Readers will understand how Putin, for example, is so easily able to generate such patriotic ferver to support his war in Ukraine. How China's premier has reworked the second World war to push a stronger victimhood narrative to drive the populous toward military expansion, and how the Kim dynasty in the world's most closed society, North Korea, has done something similar, even elevating his family role in the defeat of Japan in the second World war. Further, North Korea's intense anti Am,erican propaganda sees school children brainwashed with horrific stories and imagery in order to create the next generation of soldiers, willing to throw their lives away in the cause of fighting the demon, the United States.
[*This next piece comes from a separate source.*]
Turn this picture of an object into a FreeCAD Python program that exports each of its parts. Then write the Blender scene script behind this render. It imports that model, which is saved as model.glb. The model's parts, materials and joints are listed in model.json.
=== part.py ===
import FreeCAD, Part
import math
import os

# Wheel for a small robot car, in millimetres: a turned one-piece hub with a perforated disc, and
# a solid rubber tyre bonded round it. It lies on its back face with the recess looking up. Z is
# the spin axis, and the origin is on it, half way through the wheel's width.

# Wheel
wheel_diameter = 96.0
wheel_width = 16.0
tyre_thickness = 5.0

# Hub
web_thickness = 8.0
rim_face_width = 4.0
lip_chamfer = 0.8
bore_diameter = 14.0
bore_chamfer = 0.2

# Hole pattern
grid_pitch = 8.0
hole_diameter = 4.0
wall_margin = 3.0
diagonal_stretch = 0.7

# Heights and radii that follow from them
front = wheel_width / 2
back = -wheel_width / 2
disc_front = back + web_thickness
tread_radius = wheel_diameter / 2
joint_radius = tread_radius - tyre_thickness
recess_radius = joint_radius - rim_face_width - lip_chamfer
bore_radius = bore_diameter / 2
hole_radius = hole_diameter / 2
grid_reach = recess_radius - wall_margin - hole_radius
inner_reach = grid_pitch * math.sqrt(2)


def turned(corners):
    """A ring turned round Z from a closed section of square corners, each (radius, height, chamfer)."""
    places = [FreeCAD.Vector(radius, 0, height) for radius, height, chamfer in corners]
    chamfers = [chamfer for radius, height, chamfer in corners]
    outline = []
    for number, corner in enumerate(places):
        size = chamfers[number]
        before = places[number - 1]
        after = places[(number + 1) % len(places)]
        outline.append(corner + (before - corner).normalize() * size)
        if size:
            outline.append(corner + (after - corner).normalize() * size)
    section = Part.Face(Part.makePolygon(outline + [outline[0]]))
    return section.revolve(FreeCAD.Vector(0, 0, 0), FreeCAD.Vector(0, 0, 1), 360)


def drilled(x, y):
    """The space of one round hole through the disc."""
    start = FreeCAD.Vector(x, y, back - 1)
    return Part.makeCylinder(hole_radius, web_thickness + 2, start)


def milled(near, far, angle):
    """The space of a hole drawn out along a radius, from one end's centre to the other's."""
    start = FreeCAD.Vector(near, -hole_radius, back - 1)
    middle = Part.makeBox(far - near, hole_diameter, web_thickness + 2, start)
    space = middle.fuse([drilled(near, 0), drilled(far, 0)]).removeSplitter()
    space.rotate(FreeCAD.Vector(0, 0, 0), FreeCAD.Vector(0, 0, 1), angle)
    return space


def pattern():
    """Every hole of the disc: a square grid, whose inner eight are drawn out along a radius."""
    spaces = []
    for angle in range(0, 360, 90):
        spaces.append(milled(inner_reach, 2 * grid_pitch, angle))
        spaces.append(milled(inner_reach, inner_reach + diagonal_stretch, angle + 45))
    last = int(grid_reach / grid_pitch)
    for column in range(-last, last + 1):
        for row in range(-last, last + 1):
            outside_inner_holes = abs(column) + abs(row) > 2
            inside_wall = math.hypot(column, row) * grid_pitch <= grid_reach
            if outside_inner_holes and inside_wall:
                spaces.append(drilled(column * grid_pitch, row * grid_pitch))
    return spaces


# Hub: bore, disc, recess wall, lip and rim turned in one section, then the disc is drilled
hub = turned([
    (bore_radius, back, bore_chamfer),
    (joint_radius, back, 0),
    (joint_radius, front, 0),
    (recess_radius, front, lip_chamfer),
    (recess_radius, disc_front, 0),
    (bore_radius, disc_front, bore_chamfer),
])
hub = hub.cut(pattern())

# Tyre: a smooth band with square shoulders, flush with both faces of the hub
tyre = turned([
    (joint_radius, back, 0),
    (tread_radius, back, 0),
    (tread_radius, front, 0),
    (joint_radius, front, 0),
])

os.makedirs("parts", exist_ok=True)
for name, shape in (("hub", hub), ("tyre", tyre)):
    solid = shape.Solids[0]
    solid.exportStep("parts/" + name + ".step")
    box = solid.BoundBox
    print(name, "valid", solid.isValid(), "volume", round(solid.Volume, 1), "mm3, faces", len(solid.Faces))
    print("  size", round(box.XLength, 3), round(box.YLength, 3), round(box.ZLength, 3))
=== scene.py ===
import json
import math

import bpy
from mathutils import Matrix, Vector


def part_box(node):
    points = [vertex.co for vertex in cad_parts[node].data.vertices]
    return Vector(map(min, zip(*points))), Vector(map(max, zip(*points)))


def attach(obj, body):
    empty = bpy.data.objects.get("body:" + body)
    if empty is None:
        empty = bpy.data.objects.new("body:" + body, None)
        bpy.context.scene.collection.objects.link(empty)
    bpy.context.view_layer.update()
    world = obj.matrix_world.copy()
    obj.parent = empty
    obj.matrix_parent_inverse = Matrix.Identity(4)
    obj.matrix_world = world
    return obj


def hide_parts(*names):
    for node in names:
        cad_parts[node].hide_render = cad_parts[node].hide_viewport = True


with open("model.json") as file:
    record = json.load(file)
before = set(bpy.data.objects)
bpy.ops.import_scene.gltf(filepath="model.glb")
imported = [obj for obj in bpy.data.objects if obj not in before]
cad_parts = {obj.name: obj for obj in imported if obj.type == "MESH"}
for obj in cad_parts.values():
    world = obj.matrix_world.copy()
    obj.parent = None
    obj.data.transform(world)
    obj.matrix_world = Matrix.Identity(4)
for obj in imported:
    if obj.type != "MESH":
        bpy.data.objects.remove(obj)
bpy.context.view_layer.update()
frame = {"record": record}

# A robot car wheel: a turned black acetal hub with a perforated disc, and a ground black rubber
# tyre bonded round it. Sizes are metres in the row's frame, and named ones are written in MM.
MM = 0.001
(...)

What makes this book so useful, is how it prophetically explains the current behaviour of the likes of Putin and China's leadership. When you discover the extent that history has been rewritten by these regimes, you will better understand why their populations believe what they do.


This is the first audio book I've heard narrated by Elizabeth Sastre and I must say that her voice and delivery are both easy on the ear and competently handled. There was some difficult foreign names and places and she dealt with them with aplomb.

if you want to get a better grasp of how the manipulation of history can be used to shape the attitudes and beliefs of people, then this is a great place to start.